What you will do ▸ Return the lines beginning at the one that contains "Turn this picture" and continuing to the end of the entries, including both ends, exactly as written and nothing else.
— begin Records supplied —
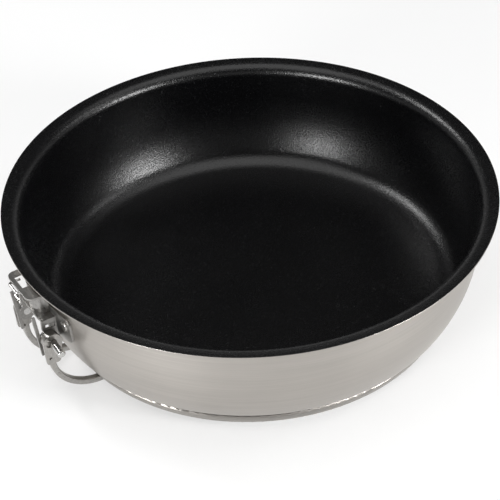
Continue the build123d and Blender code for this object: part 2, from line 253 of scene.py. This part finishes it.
def shade(colour, factor):
    """The same colour, lighter or darker."""
    return rgba([channel * factor for channel in colour])


def turned_steel(look):
    """Steel brushed round the pan's axis, with fine scratches and a faint stain."""
    graph = Graph.material("brushed_pan_steel")
    place = graph.place()
    x, y, z = graph.parts(place)
    radius = (x * x + y * y) ** 0.5
    climb = z + radius
    fine = graph.grain((x, y, climb), (18, 18, look.brush_lines), detail=4.0, roughness=0.6)
    wide = graph.grain((x, y, climb), (9, 9, look.brush_lines * 0.22))
    cloud = graph.noise(place, scale=26.0, detail=3.0, roughness=0.55)
    scratch = graph.grain((x, y, z), (60, 60, 2600), detail=1.0).ramp(0.68, 0.74)
    tone = fine * 0.5 + wide * 0.3 + cloud * 0.2
    colour = graph.tinted(tone, look.steel, dark=0.91, light=1.07, spread=0.18)
    smoothest = look.steel_roughness - 0.09
    roughness = fine * 0.1 + cloud * 0.08 + scratch * 0.06 + smoothest
    relief = graph.bump(fine + scratch * 0.3, distance=0.012 * MM, strength=0.5)
    return graph.metal(colour, roughness, relief, look.brush_stretch)


def base_steel(look):
    """Slightly duller steel of the base cap, turned on a lathe below."""
    graph = Graph.material("turned_base_steel")
    place = graph.place()
    x, y, z = graph.parts(place)
    radius = (x * x + y * y) ** 0.5
    ring = graph.grain((x, y, radius), (6, 6, 2600))
    around = graph.grain((x, y, z), (22, 22, 2400))
    heat = graph.noise(place, scale=16.0, detail=3.0)
    tone = ring * 0.4 + around * 0.35 + heat * 0.25
    colour = graph.tinted(tone, look.base, dark=0.84, light=1.12, spread=0.16)
    smoothest = 0.3
    roughness = heat * 0.12 + ring * 0.1 + smoothest
    relief = graph.bump(ring + around, distance=0.02 * MM, strength=0.5)
    return graph.metal(colour, roughness, relief, look.brush_stretch)


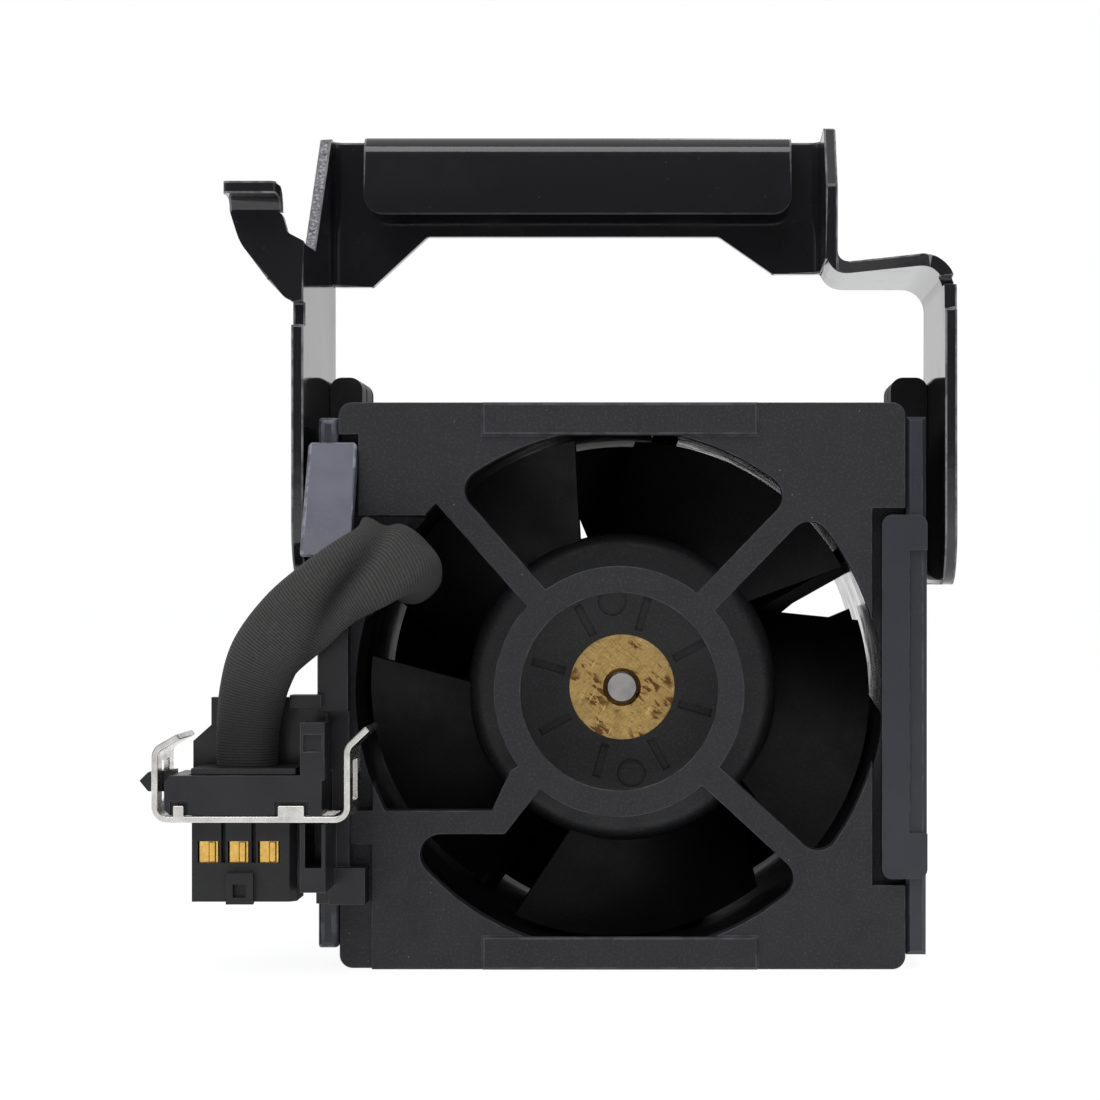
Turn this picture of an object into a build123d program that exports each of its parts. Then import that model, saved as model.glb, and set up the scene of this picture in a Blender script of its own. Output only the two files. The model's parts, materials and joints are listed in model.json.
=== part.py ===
— end Records supplied —
Response below ▸
Turn this picture of an object into a build123d program that exports each of its parts. Then import that model, saved as model.glb, and set up the scene of this picture in a Blender script of its own. Output only the two files. The model's parts, materials and joints are listed in model.json.
=== part.py ===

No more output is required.